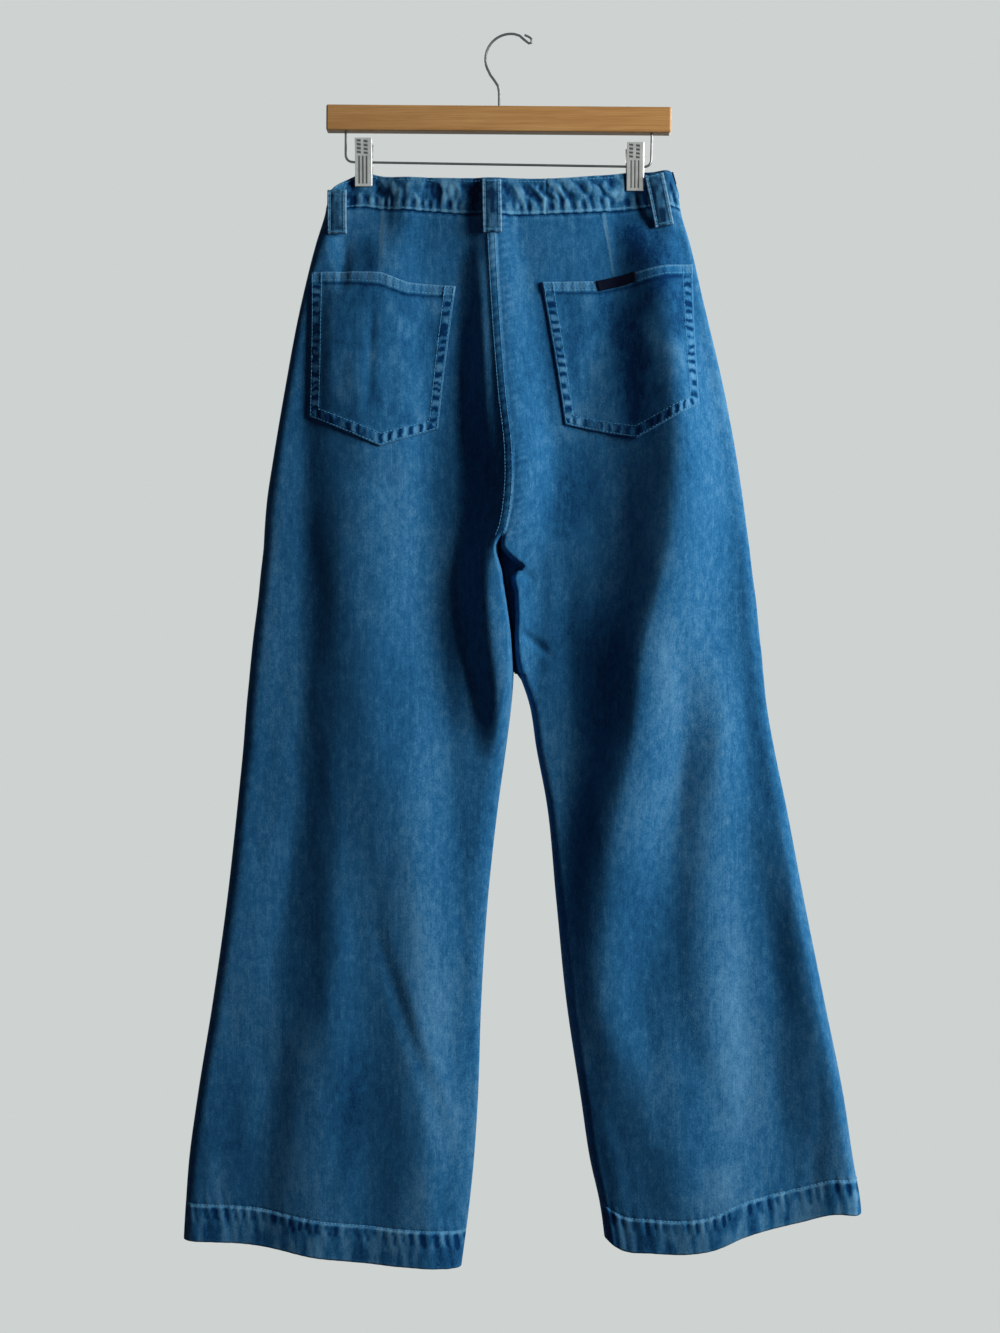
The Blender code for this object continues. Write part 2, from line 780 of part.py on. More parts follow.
def drill(bar, name, x, start, end, radius):
    """A blind hole along z between two drops, wide enough for a wire of this radius."""
    bm = bmesh.new()
    reach = abs(end - start) * MM
    hole = (radius + HOLE_CLEARANCE) * MM
    bmesh.ops.create_cone(
        bm, cap_ends=True, segments=16, radius1=hole, radius2=hole, depth=reach
    )
    cutter = bpy.data.objects.new(name, mesh_from(name, bm))
    cutter.location = Vector((x, 0.0, -0.5 * (start + end))) * MM
    cutter.hide_render = True
    cutter.display_type = "WIRE"
    cutters.objects.link(cutter)
    boolean(bar, cutter, "DIFFERENCE")


def wire_object(name, line, radius, metal):
    """A round wire through points given as x and drop on the middle plane."""
    curve = bpy.data.curves.new(name, "CURVE")
    curve.dimensions = "3D"
    curve.bevel_depth = radius * MM
    curve.bevel_resolution = 2
    curve.use_fill_caps = True
    spline = curve.splines.new("POLY")
    spline.points.add(len(line) - 1)
    for point, (x, drop) in zip(spline.points, line):
        point.co = (x * MM, 0.0, -drop * MM, 1.0)
    curve.materials.append(metal)
    obj = bpy.data.objects.new(name, curve)
    parts.objects.link(obj)
    return obj


def make_hook(metal):
    top = BAR_CENTRE[1] - 0.5 * BAR_HEIGHT
    line = [(HOOK_STEM_X, top + HOOK_DEPTH_IN_BAR), (HOOK_STEM_X, 64.0)]
    line += list(HOOK_BEND)
    for turn in np.linspace(*np.radians(HOOK_ARC), HOOK_ARC_POINTS):
        x = HOOK_CENTRE[0] + HOOK_RADIUS * math.cos(turn)
        line.append((x, HOOK_CENTRE[1] - HOOK_RADIUS * math.sin(turn)))
    line += list(HOOK_TIP)
    wire_object("hanger_hook", line, HOOK_WIRE, metal)


def filleted(corners, radius, count):
    """The corners' line with each inner corner rounded."""
    line = [Vector(corners[0])]
    for before, corner, after in zip(corners, corners[1:], corners[2:]):
        corner = Vector(corner)
        start = corner + (Vector(before) - corner).normalized() * radius
        end = corner + (Vector(after) - corner).normalized() * radius
        for share in np.linspace(0.0, 1.0, count):
            line.append(
                start.lerp(corner, share).lerp(corner.lerp(end, share), share)
            )
    line.append(Vector(corners[-1]))
    return line


def make_clip_wire(metal):
    line = filleted(WIRE_CORNERS, WIRE_FILLET, WIRE_FILLET_POINTS)
    wire_object("hanger_wire", line, WIRE_RADIUS, metal)


def wire_drop(x):
    (left_x, left), (right_x, right) = WIRE_CORNERS[1:3]
    return left + (right - left) * (x - left_x) / (right_x - left_x)


def leaf_grid(centre_x, pivot, side, inset):
    """One face of a clip leaf, as rows of height and columns across the leaf."""
    across = np.linspace(-0.5, 0.5, 3) * LEAF_WIDTH
    rows = []
    for height, stand_off in zip(LEAF["height"], LEAF["stand_off"]):
        y = side * (stand_off - inset)
        rows.append([(centre_x + x, y, -(pivot - height)) for x in across])
    return np.array(rows)


def make_leaf(name, centre_x, pivot, side, metal):
    outer = leaf_grid(centre_x, pivot, side, 0.0)
    inner = leaf_grid(centre_x, pivot, side, LEAF_SHEET)
    leaf = finish_object(name, wall_mesh(name, outer, inner), metal)
    for number, edge in enumerate((-1.0, 1.0)):
        bm = bmesh.new()
        bmesh.ops.create_cube(bm, size=1.0)
        reach = float(along(LEAF, "stand_off", 0.0)) - EAR_GAP - 0.3
        size = Vector((EAR_SHEET, reach, 2 * EAR_HALF_HEIGHT)) * MM
        bmesh.ops.scale(bm, vec=size, verts=bm.verts)
        ear = bpy.data.objects.new(f"{name}_ear_{number}", mesh_from(name, bm))
        x = centre_x + edge * (0.5 * LEAF_WIDTH - 0.5 * EAR_SHEET - 0.1)
        ear.location = Vector((x, side * (EAR_GAP + 0.5 * reach), -pivot)) * MM
        ear.hide_render = True
        ear.display_type = "WIRE"
        cutters.objects.link(ear)
        boolean(leaf, ear, "UNION")


def make_spring(name, centre_x, pivot, metal):
    """The coil that the clip turns on, as a sleeve round the wire."""
    bm = bmesh.new()
    inner = WIRE_RADIUS + HOLE_CLEARANCE
    profile = [(SPRING_RADIUS, -0.5), (SPRING_RADIUS, 0.5), (inner, 0.5), (inner, -0.5)]
    rings = []
    for turn in np.linspace(0.0, 2.0 * math.pi, SPRING_SIDES, endpoint=False):
        ring = []
        for radius, end in profile:
            place = Vector((end * SPRING_LENGTH, radius * math.cos(turn), radius * math.sin(turn)))
            ring.append(bm.verts.new((place + Vector((centre_x, 0.0, -pivot))) * MM))
        rings.append(ring)
    for ring, following in zip(rings, rings[1:] + rings[:1]):
        for i in range(len(profile)):
            j = (i + 1) % len(profile)
            bm.faces.new((ring[i], ring[j], following[j], following[i]))
    finish_object(name, mesh_from(name, bm), metal)


def make_clips(metal):
    for side, centre_x in CLIP_X.items():
        pivot = wire_drop(centre_x)
        make_leaf(f"clip_{side}_near_leaf", centre_x, pivot, -1.0, metal)
        make_leaf(f"clip_{side}_far_leaf", centre_x, pivot, 1.0, metal)
        make_spring(f"clip_{side}_spring", centre_x, pivot, metal)


def collection(name):
    made = bpy.data.collections.new(name)
    bpy.context.scene.collection.children.link(made)
    return made


for startup_object in list(bpy.data.objects):
    bpy.data.objects.remove(startup_object)

parts = collection("wide_leg_jeans_on_hanger")
cutters = collection("cutters")
cutters.hide_render = True


def main():
    denim = new_material("denim", (0.045, 0.155, 0.29), 0.85)
    thick_denim = new_material("denim_trim", (0.04, 0.13, 0.25), 0.85)
    woven = new_material("label_cloth", (0.012, 0.016, 0.035), 0.7)
    wood = new_material("honey_wood", (0.42, 0.2, 0.07), 0.45)
    steel = new_material("steel", (0.62, 0.62, 0.6), 0.28, metallic=1.0)
    brass = new_material("aged_brass", (0.42, 0.3, 0.16), 0.4, metallic=1.0)
    make_panels(denim)
    make_waistband(thick_denim)
    make_pockets(denim, woven)
    make_fly(denim)
    make_belt_loops(thick_denim)
    make_button(brass)
    make_bar(wood)
    make_hook(steel)
    make_clip_wire(steel)
    make_clips(steel)


main()
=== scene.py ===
"""Looks for the wide-leg jeans on a clip hanger: fine cloth, thread, clips and materials."""

import math

import bpy
import numpy as np
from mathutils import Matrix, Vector


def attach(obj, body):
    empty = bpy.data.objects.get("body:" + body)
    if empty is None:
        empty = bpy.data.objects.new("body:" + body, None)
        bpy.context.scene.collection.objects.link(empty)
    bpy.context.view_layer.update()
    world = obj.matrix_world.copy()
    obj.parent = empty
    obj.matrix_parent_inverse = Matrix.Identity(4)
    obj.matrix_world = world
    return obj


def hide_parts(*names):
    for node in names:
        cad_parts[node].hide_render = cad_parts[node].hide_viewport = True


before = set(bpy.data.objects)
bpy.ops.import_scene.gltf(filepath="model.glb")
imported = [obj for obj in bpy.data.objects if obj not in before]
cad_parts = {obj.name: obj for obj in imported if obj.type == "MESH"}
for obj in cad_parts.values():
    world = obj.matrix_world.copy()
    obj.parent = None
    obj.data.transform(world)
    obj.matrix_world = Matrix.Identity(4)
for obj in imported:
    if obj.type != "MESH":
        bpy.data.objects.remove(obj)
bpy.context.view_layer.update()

# Lengths are in millimetres until a mesh is made. A drop is a distance below the hook's resting point.
MM = 0.001

SEAM_GAP = 0.3
PATCH_GAP = 0.5
PANEL_WALL = 2.0
BAND_WALL = 2.6
POCKET_WALL = 1.6
LABEL_WALL = 0.8
LOOP_WALL = 1.8

CROTCH_DROP = 513.0
CROTCH_CLOSES_OVER = 12.0
CREST_ROUND = 0.1
TOWARDS = {"back": -1.0, "front": 1.0}
OUTWARD = {"left": -1.0, "right": 1.0}


def table(names, *rows):
    """A table with named columns. The first column is the place that the others are read at."""
    return dict(zip(names.split(), np.array(rows, float).T))


def fold_table(*rows):
    """A fold of the cloth by drop: its crest, its run to each side, its height, and how sharp it is."""
    names = ["drop", "x", "left_run", "right_run", "height", "sharp"]
    return table(" ".join(names[: len(rows[0])]), *rows)


def mix(first, second, share):
    return first + (second - first) * share


def smooth_step(share):
    share = np.clip(share, 0.0, 1.0)
    return share * share * (3.0 - 2.0 * share)


def bell(away, width):
    return np.exp(-((away / width) ** 2))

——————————

- **WRITTEN EXERCISE**
Write out, from the lines above, only those from the line with "pivot, -1.0, metal)" to the line with "before = set(bpy.data.objects)", exactly as given, including the first and the last.

- **SOLUTION FOR THIS EXERCISE**
        make_leaf(f"clip_{side}_near_leaf", centre_x, pivot, -1.0, metal)
        make_leaf(f"clip_{side}_far_leaf", centre_x, pivot, 1.0, metal)
        make_spring(f"clip_{side}_spring", centre_x, pivot, metal)


def collection(name):
    made = bpy.data.collections.new(name)
    bpy.context.scene.collection.children.link(made)
    return made


for startup_object in list(bpy.data.objects):
    bpy.data.objects.remove(startup_object)

parts = collection("wide_leg_jeans_on_hanger")
cutters = collection("cutters")
cutters.hide_render = True


def main():
    denim = new_material("denim", (0.045, 0.155, 0.29), 0.85)
    thick_denim = new_material("denim_trim", (0.04, 0.13, 0.25), 0.85)
    woven = new_material("label_cloth", (0.012, 0.016, 0.035), 0.7)
    wood = new_material("honey_wood", (0.42, 0.2, 0.07), 0.45)
    steel = new_material("steel", (0.62, 0.62, 0.6), 0.28, metallic=1.0)
    brass = new_material("aged_brass", (0.42, 0.3, 0.16), 0.4, metallic=1.0)
    make_panels(denim)
    make_waistband(thick_denim)
    make_pockets(denim, woven)
    make_fly(denim)
    make_belt_loops(thick_denim)
    make_button(brass)
    make_bar(wood)
    make_hook(steel)
    make_clip_wire(steel)
    make_clips(steel)


main()
=== scene.py ===
"""Looks for the wide-leg jeans on a clip hanger: fine cloth, thread, clips and materials."""

import math

import bpy
import numpy as np
from mathutils import Matrix, Vector


def attach(obj, body):
    empty = bpy.data.objects.get("body:" + body)
    if empty is None:
        empty = bpy.data.objects.new("body:" + body, None)
        bpy.context.scene.collection.objects.link(empty)
    bpy.context.view_layer.update()
    world = obj.matrix_world.copy()
    obj.parent = empty
    obj.matrix_parent_inverse = Matrix.Identity(4)
    obj.matrix_world = world
    return obj


def hide_parts(*names):
    for node in names:
        cad_parts[node].hide_render = cad_parts[node].hide_viewport = True


before = set(bpy.data.objects)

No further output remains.